Unfortunately I was unable to match that minor detail in my photograph.
After a few days in Rome all three of us were worn out; we were ready to
do some sight-seeing in a place where the pace of life is a little slower,
that place was Assisi, a small town in northern Italy that is famous for once
being home to Saint Francis, whom happens to be one of Italy's most famous saints.
The train ride was short, maybe two hours at most, during this time we took notice of the rolling hills
that were covered in olive trees and grape vineyards. It was absolutely beautiful,
like something out of a painting. In what seemed like no time at all we felt
the train slowing down, we had arrived in Assisi. The town looked majestic the
way it wrapped around the top of the hill. Overlooking the town on an even
higher peak was an enormous castle wall. I felt like we had just stepped back
in time hundreds of years. We spent the majority of the day walking up and down
the winding streets and exploring the churches that were built as memorials to
some of Saint Francis's most loyal followers. The most amazing site was the Cathedral
of Saint Francis. There we visited his tomb and paid our respects. Before we
left Assisi we once again had our now traditional lunch of panini and gelato,
then boarded the train to return to Rome.
The next day I spent a great deal of time researching railway maps at
the Roman train depot. I wanted to find the best train route that would take us
as close as we could possibly get to Castelfranco in Miscano, the tiny hillside
town in southern Italy where my father had been born. I finally settled on three round trip tickets
to the town of Monticalvo in Irpina; it appeared to be the closest train stop,
just five miles away from our final destination. I even prearranged for someone
to pick us up at the train station on our arrival so as to complete the final
few miles of our journey.
We left early in the morning on a train that headed deep into the territory of southern Italy.
At the time Italy was experiencing a drought
and a heat wave, so our view from the train allowed us to see many fields and
mountains that were consumed with brush fires.
Often there was a faint smell of smoke in the air. Occasionally hot
amber's would blow into the open windows of the train car and land in our laps.

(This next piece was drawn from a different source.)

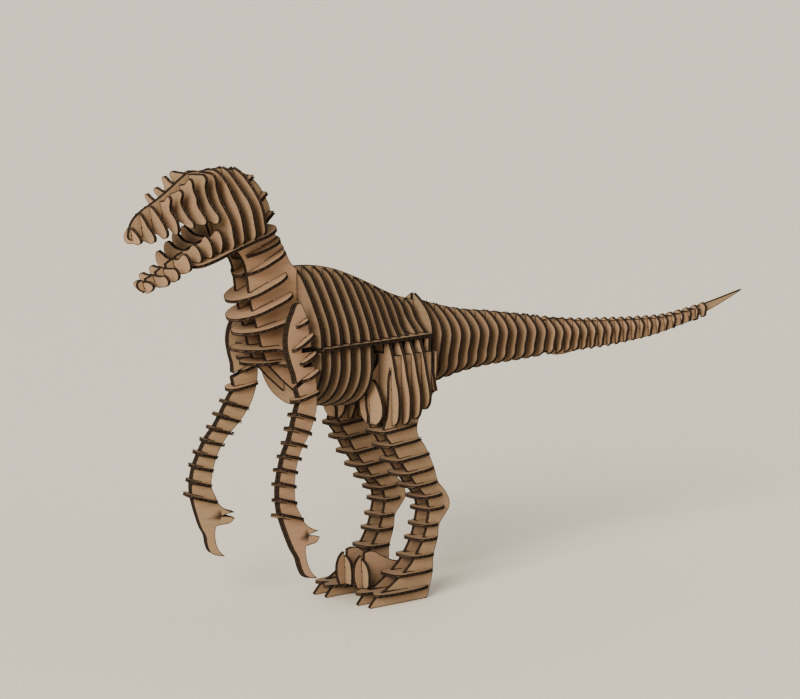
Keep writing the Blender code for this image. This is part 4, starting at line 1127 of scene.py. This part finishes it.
def add_leg_boards(side_name, side, body):
    group = (ROOT, body, "leg_board")
    for layer, y in zip(("inner", "outer"), SHANK_Y):
        offset = side * y
        boxes = [half_slot(leg_ring_frame(ring), offset, SLOT, THROUGH, True) for ring in LEG_RINGS]
        for index in LEAVES:
            if y in boards_of_leaf(index):
                low = leaf_lap(index) - GAP
                boxes.append(slot_across(rib_xs()[index], offset, low, THIGH_TOP_Z + 10))
        boxes.append(sole_slot(offset, True))
        placement = at(SIDE_PLANE, (0, offset, 0))
        name = f"{side_name}_leg_{layer}_board"
        node = f"{side_name}_leg_{layer}"
        add_board(name, shank_outline(layer), placement, group, node, boxes, turned=True)


def add_leg_rings(side_name, side, body):
    group = (ROOT, body, "leg_board")
    for i, ring in enumerate(LEG_RINGS):
        _, front, rear, _ = ring
        middle = (front + rear) / 2
        plan = signed(ring_plan(front - middle, rear - middle), side)
        frame_at = leg_ring_frame(ring)
        boxes = [half_slot(frame_at, side * y, THROUGH, SLOT, False) for y in SHANK_Y]
        name = f"{side_name}_leg_ring_{i + 1:02d}"
        add_board(name, plan, frame_at, group, side_name + "_leg_outer", boxes)


def add_thigh_ribs(side_name, side, body):
    group = (ROOT, body, "leg_board")
    for index, (_, bottom) in LEAVES.items():
        x = rib_xs()[index]
        outline = signed_section(leaf_outline(index), side)
        ys = boards_of_leaf(index)
        boxes = [slot_along(x, side * y, bottom - 10, leaf_lap(index)) for y in ys]
        name = f"{side_name}_thigh_rib_{index + 1:02d}"
        add_cross_board(name, outline, x, group, side_name + "_leg_inner", boxes)


def add_sole(side_name, side, body):
    plan = [
        (-66, 11), (-70, 16), (-79, 22), (-79, 27), corner(-66, 33), (-72, 40), (-74, 45), (-66, 50),
        (-50, 52), (-20, 51), (-4, 46), corner(2, 40), corner(2, 20), (-10, 11), (-30, 8), (-52, 8),
    ]
    boxes = [sole_slot(side * y, False) for y in SHANK_Y]
    y = side * CLAW_Y
    low = (-40 - GAP, y - SLOT / 2, SOLE_Z - REACH)
    boxes.append(span_box(low, (-28 + GAP, y + SLOT / 2, SOLE_Z + REACH)))
    group = (ROOT, body, "leg_board")
    name = side_name + "_sole"
    add_board(name + "_board", signed(plan, side), at(FLAT_PLANE, (0, 0, SOLE_Z)), group, name, boxes)


ARCH_X = -62.5
ARCH_LAP_Z = 31.0


def add_claw(side_name, side, body):
    """The raised sickle toe and the arched board that crosses it."""
    group = (ROOT, body, "leg_board")
    node = side_name + "_claw"
    y = side * CLAW_Y
    floor = SOLE_Z + BOARD / 2 + GAP
    outline = [corner(-70, floor), (-74, 26), (-71, 42), (-61, 49), (-50, 50), (-38, 44), (-22, 37)]
    outline += [corner(-8, 34), corner(-8, floor + 0.4), corner(-28, floor + 0.2)]
    outline += [corner(-28, SOLE_Z - 3), corner(-40, SOLE_Z - 3), corner(-40, floor)]
    slot_box = slot_across(ARCH_X, y, ARCH_LAP_Z, 70)
    placement = at(SIDE_PLANE, (0, y, 0))
    add_board(node + "_board", outline, placement, group, node, [slot_box], turned=True)
    arch = [corner(1.5, floor + 0.4), (1.5, 30), (5, 39), (12, 43), (20, 39), (24.5, 30)]
    arch = signed_section(arch + [corner(24.5, 17), corner(21.5, floor + 0.4)], side)
    slot_box = slot_along(ARCH_X, y, 0, ARCH_LAP_Z + GAP)
    add_cross_board(side_name + "_claw_arch", arch, ARCH_X, group, node, [slot_box])


def add_leg(side_name, side):
    body = side_name + "_leg"
    add_leg_boards(side_name, side, body)
    add_leg_rings(side_name, side, body)
    add_thigh_ribs(side_name, side, body)
    add_sole(side_name, side, body)
    add_claw(side_name, side, body)


# ---------------------------------------------------------------- papers


class Nodes:
    """A new material, with a short way to add and link its shader nodes."""

    def __init__(self, name):
        self.material = bpy.data.materials.new(name)
        self.material.use_nodes = True
        self.tree = self.material.node_tree
        self.shader = self.tree.nodes["Principled BSDF"]

    def add(self, kind, inputs=None, **settings):
        node = self.tree.nodes.new("ShaderNode" + kind)
        for key, value in settings.items():
            setattr(node, key, value)
        for key, value in (inputs or {}).items():
            if hasattr(value, "is_output"):
                self.tree.links.new(value, node.inputs[key])
            else:
                node.inputs[key].default_value = value
        return node

    def math(self, operation, a, b=0.0, clamp=False):
        node = self.add("Math", {0: a, 1: b}, operation=operation, use_clamp=clamp)
        return node.outputs[0]

    def mix(self, factor, a, b, blend="MIX"):
        node = self.add("Mix", data_type="RGBA", blend_type=blend)
        for socket, value in ((node.inputs[0], factor), (node.inputs[6], a), (node.inputs[7], b)):
            if hasattr(value, "is_output"):
                self.tree.links.new(value, socket)
            else:
                socket.default_value = value
        return node.outputs[2]

    def ramp(self, factor, low, high):
        """0 below low and 1 above high, easing between them."""
        inputs = {"Value": factor, "From Min": low, "From Max": high}
        node = self.add("MapRange", inputs, interpolation_type="SMOOTHSTEP")
        return node.outputs["Result"]

    def noise(self, vector, scale, detail=3.0, roughness=0.55):
        inputs = {"Vector": vector, "Scale": scale, "Detail": detail, "Roughness": roughness}
        return self.add("TexNoise", inputs).outputs["Fac"]

    def attribute(self, name, output):
        return self.add("Attribute", attribute_name=name).outputs[output]

    def stretched(self, vector, factors):
        return self.add("VectorMath", {0: vector, 1: factors}, operation="MULTIPLY").outputs[0]


def finished(nodes, colour, height, roughness, strength):
    links = nodes.tree.links
    links.new(colour, nodes.shader.inputs["Base Color"])
    links.new(roughness, nodes.shader.inputs["Roughness"])
    bump = nodes.add("Bump", {"Height": height, "Strength": strength, "Distance": 0.0004})
    links.new(bump.outputs["Normal"], nodes.shader.inputs["Normal"])
    nodes.shader.inputs["Specular IOR Level"].default_value = 0.25
    return nodes.material


def liner_paper(name, tint):
    """Kraft liner: fibres, flecks, the flutes showing through, and a scorched margin."""
    nodes = Nodes(name)
    vector = nodes.attribute("sheet", "Vector")
    fibres = nodes.noise(nodes.stretched(vector, (260.0, 2600.0, 2600.0)), 1.0, 4.0, 0.6)
    cloud = nodes.noise(vector, 55.0, 4.0, 0.6)
    speck = nodes.noise(nodes.stretched(vector, (900.0, 1700.0, 1700.0)), 1.0, 2.0, 0.5)
    across = nodes.add("SeparateXYZ", {0: vector}).outputs["X"]
    angle = nodes.math("MULTIPLY", across, 2 * math.pi / (FLUTE_PITCH * MM))
    flute = nodes.math("COSINE", angle)
    colour = nodes.mix(nodes.ramp(fibres, 0.25, 0.75), tint["deep"], tint["bright"])
    colour = nodes.mix(nodes.ramp(cloud, 0.3, 0.75), colour, tint["warm"])
    tone = nodes.math("MULTIPLY", nodes.attribute("tone", "Fac"), 0.35)
    colour = nodes.mix(tone, colour, tint["rosy"])
    colour = nodes.mix(nodes.math("MULTIPLY", nodes.ramp(speck, 0.66, 0.74), 0.5), colour, tint["fleck"])
    band = nodes.math("MULTIPLY", nodes.ramp(flute, -0.2, 1.0), 0.10)
    colour = nodes.mix(band, colour, tint["deep"])
    burn = nodes.attribute("scorch", "Fac")
    ragged = nodes.math("ADD", burn, nodes.math("MULTIPLY", nodes.math("SUBTRACT", cloud, 0.5), 0.5))
    colour = nodes.mix(nodes.ramp(ragged, 0.1, 0.5), colour, tint["singe"])
    colour = nodes.mix(nodes.ramp(ragged, 0.3, 0.7), colour, tint["char"])
    height = nodes.math("ADD", nodes.math("MULTIPLY", fibres, 0.35), nodes.math("MULTIPLY", flute, 0.22))
    roughness = nodes.math("ADD", nodes.math("MULTIPLY", fibres, 0.18), 0.72)
    return finished(nodes, colour, height, roughness, 0.45)


def edge_paper(name, tint):
    """Laser-cut edge: char with brown patches where less of it burnt."""
    nodes = Nodes(name)
    vector = nodes.attribute("sheet", "Vector")
    patches = nodes.noise(vector, 420.0, 4.0, 0.65)
    grit = nodes.noise(vector, 2600.0, 3.0, 0.6)
    colour = nodes.mix(nodes.ramp(patches, 0.48, 0.75), tint["char"], tint["singe"])
    colour = nodes.mix(nodes.math("MULTIPLY", nodes.ramp(grit, 0.6, 0.85), 0.12), colour, tint["deep"])
    roughness = nodes.math("ADD", nodes.math("MULTIPLY", grit, 0.2), 0.75)
    return finished(nodes, colour, grit, roughness, 0.5)


def medium_paper(name, tint):
    """The fluted middle: rougher, darker recycled paper, browned where the laser cut it."""
    nodes = Nodes(name)
    vector = nodes.attribute("sheet", "Vector")
    fibres = nodes.noise(nodes.stretched(vector, (2000.0, 500.0, 2000.0)), 1.0, 4.0, 0.65)
    cloud = nodes.noise(vector, 140.0, 3.0, 0.6)
    colour = nodes.mix(nodes.ramp(fibres, 0.3, 0.75), tint["fleck"], tint["deep"])
    colour = nodes.mix(nodes.math("ADD", nodes.math("MULTIPLY", cloud, 0.4), 0.35), colour, tint["singe"])
    burn = nodes.attribute("scorch", "Fac")
    colour = nodes.mix(nodes.ramp(burn, 0.2, 0.9), colour, tint["char"])
    roughness = nodes.math("ADD", nodes.math("MULTIPLY", fibres, 0.15), 0.8)
    return finished(nodes, colour, fibres, roughness, 0.4)


# Darkens a colour by a factor: the painted shade of one group of boards.
def with_painted_shade(colour, factor):
    return (*[channel * factor for channel in colour], 1.0)


def make_papers():
    kraft = {
        "bright": (0.38, 0.258, 0.148), "deep": (0.19, 0.116, 0.060), "warm": (0.30, 0.195, 0.105),
        "rosy": (0.42, 0.225, 0.14), "fleck": (0.14, 0.075, 0.038), "singe": (0.055, 0.026, 0.012),
        "char": (0.006, 0.004, 0.003),
    }
    # Each group's kraft is darkened by its factor as painted shade: darkest for the close-set body ribs and
    # tail rings, where shade falls between them, and lightest for the open neck, skull and arms.
    painted_shade_by_paper = {
        "spine_board": 0.80, "rib_board": 0.58, "ring_board": 0.68, "belt_board": 0.85,
        "neck_board": 0.98, "tail_board": 0.84, "skull_board": 0.90, "arm_board": 0.92, "leg_board": 0.80,
    }
    for paper, factor in painted_shade_by_paper.items():
        tint = {key: with_painted_shade(colour, factor) for key, colour in kraft.items()}
        liner = liner_paper(paper + "_liner", tint)
        edge = edge_paper(paper + "_edge", tint)
        PAPERS[paper] = (liner, edge, medium_paper(paper + "_medium", tint))


# ---------------------------------------------------------------- floor, light and camera

VIEW_AZIMUTH = 42.0
VIEW_ELEVATION = 8.4
VIEW_DISTANCE = 3.2
TARGET = Vector((HIPS_X, 0, 0.246))


def view_direction():
    b, e = math.radians(VIEW_AZIMUTH), math.radians(VIEW_ELEVATION)
    return Vector((-math.sin(b) * math.cos(e), -math.cos(b) * math.cos(e), math.sin(e)))


def add_floor():
    mesh = bpy.data.meshes.new("floor")
    size = 30.0
    corners = [(-size, -size, 0), (size, -size, 0), (size, size, 0), (-size, size, 0)]
    mesh.from_pydata(corners, [], [(0, 1, 2, 3)])
    floor = bpy.data.objects.new("floor", mesh)
    bpy.context.scene.collection.objects.link(floor)
    material = bpy.data.materials.new("floor_paint")
    material.use_nodes = True
    shader = material.node_tree.nodes["Principled BSDF"]
    shader.inputs["Base Color"].default_value = (0.86, 0.79, 0.67, 1.0)
    shader.inputs["Roughness"].default_value = 0.7
    mesh.materials.append(material)


def add_light(name, kind, place, energy, colour):
    data = bpy.data.lights.new(name, kind)
    data.energy = energy
    data.color = colour
    light = bpy.data.objects.new(name, data)
    light.location = place
    light.rotation_euler = (Vector(place) - TARGET).to_track_quat("Z", "Y").to_euler()
    bpy.context.scene.collection.objects.link(light)
    return data


def add_studio():
    world = bpy.data.worlds.new("studio")
    world.use_nodes = True
    background = world.node_tree.nodes["Background"]
    background.inputs["Color"].default_value = (1.0, 0.95, 0.87, 1.0)
    background.inputs["Strength"].default_value = 0.62
    bpy.context.scene.world = world
    key = add_light("key", "SUN", (-1.8, -0.80, 1.05), 5.8, (1.0, 0.95, 0.86))
    key.angle = math.radians(32)
    fill = add_light("fill", "AREA", (0.6, -2.2, 0.9), 5.0, (1.0, 0.94, 0.88))
    fill.size = 1.2


def add_camera():
    data = bpy.data.cameras.new("photo_camera")
    data.lens = 144.0
    data.sensor_width = 36.0
    camera = bpy.data.objects.new("photo_camera", data)
    camera.location = TARGET + view_direction() * VIEW_DISTANCE
    camera.rotation_euler = view_direction().to_track_quat("Z", "Y").to_euler()
    bpy.context.scene.collection.objects.link(camera)
    bpy.context.scene.camera = camera


make_papers()
add_spine()
add_ribs()
add_rings()
add_belts()
add_tail_end()
add_neck()
add_head()
for side_of, sign in SIDES.items():
    add_arm(side_of, sign)
    add_leg(side_of, sign)
add_floor()
add_studio()
add_camera()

Four hours later we arrived in Monticalvo. Only one other person exited the
train with my sisters and I, there was absolutely nothing around us but open
fields and a single room brick building that appeared to be at least a hundred
years old. We waited for what seemed like an eternity for our driver to pick us
up, but no one showed up, we all began to feel anxious and worry that our
driver forgot about us? We were five miles from finding our father's home town
and we may not even get to see it because we are stranded in the middle of a
field with no way of getting there.
We were running out of time, and had only a short window of opportunity to see
Castelfranco before we had to be back at the train station for our return trip
to Rome. There was no phone in the old building or even an attendant to assist
us. Luckily for us the one extra passenger who exited the train with us sensed
we had a problem, she was a young girl, maybe of college age, with very long
black straight hair, she spoke broken English
as she asked if we needed to use her cell phone. I quickly confirmed that we
did. I thanked her and carefully entered the numbers of the prepaid calling
card so that she wouldn't be stuck with a huge cell phone bill later. A short
while later our ride showed up and off we went.
Giuseppe was our driver, he spoke no English and we were unable to speak any Italian, but it is amazing how you can
manage to find a way to communicate when you need to. I do remember him
pointing at the temperature gauge on the dashboard of his car, it said 33
degrees Celsius. I had no idea what the conversion to Fahrenheit was at the
time, but I agreed that it was hot!
The ride was uphill the next few miles; the road wound around hills, all
you could see for miles was wheat fields. We rounded one last curve and there
it was, the town we had heard so many stories about growing up. It was a big
moment for my sisters and I both. There were no words spoken as we drove into
the town. I suspect my sisters were doing as I and imagining dad as a young
child running and playing on these very streets, not knowing the life that lies
ahead of him, waiting. Giuseppe parked the car and motioned for us to follow
him. We walked up a few streets and came to a house. The house was very small.
It was made of large grey stones held together by mortar. The stone at the foot
of the doorway had a large crack that extended across its entire length. I
reached into my pocket to retrieve the old photo taken by my father many years
ago. I noticed that the cracked stone was also present in his photo taken so
long ago. The distinguishing mark on the stone erased all doubt. This was the home where my father was born. This was
the same doorway that my father walked through many times the first 18 years of
his life, and the same doorway that he walked through one last time as he said
his good-byes to his family and friends when he left to start a new life in a
new country. It's hard for me to imagine the courage that it took to leave
everything and everyone he knew at such a young age for a place so far away and
so different.
Although we spent only a few
hours in my father's home town, those few hours were special. For the first
time in a very long time, I felt as if dad was near me, and maybe in some ways
he was. Four thousand miles from my home and many years after his passing, I
came to know in just a few hours the person my father once was. He was a man
with big dreams and the courage to go after those dreams; he cared for his
family in the best way he knew how, by being a good provider and a hard worker.
All the odds were against him, but he succeeded anyway. I left Italy with great
pride in my father, and with that peace entered my heart. I felt a sense of
closure almost as if Dad was looking down from above, smiling. Maybe all he
ever wanted was for me to be proud of him; that was something I was unable to
express in his living years. That door is now closed and another one open, I am
Eric Baldino, PROUD son of Pete Baldino.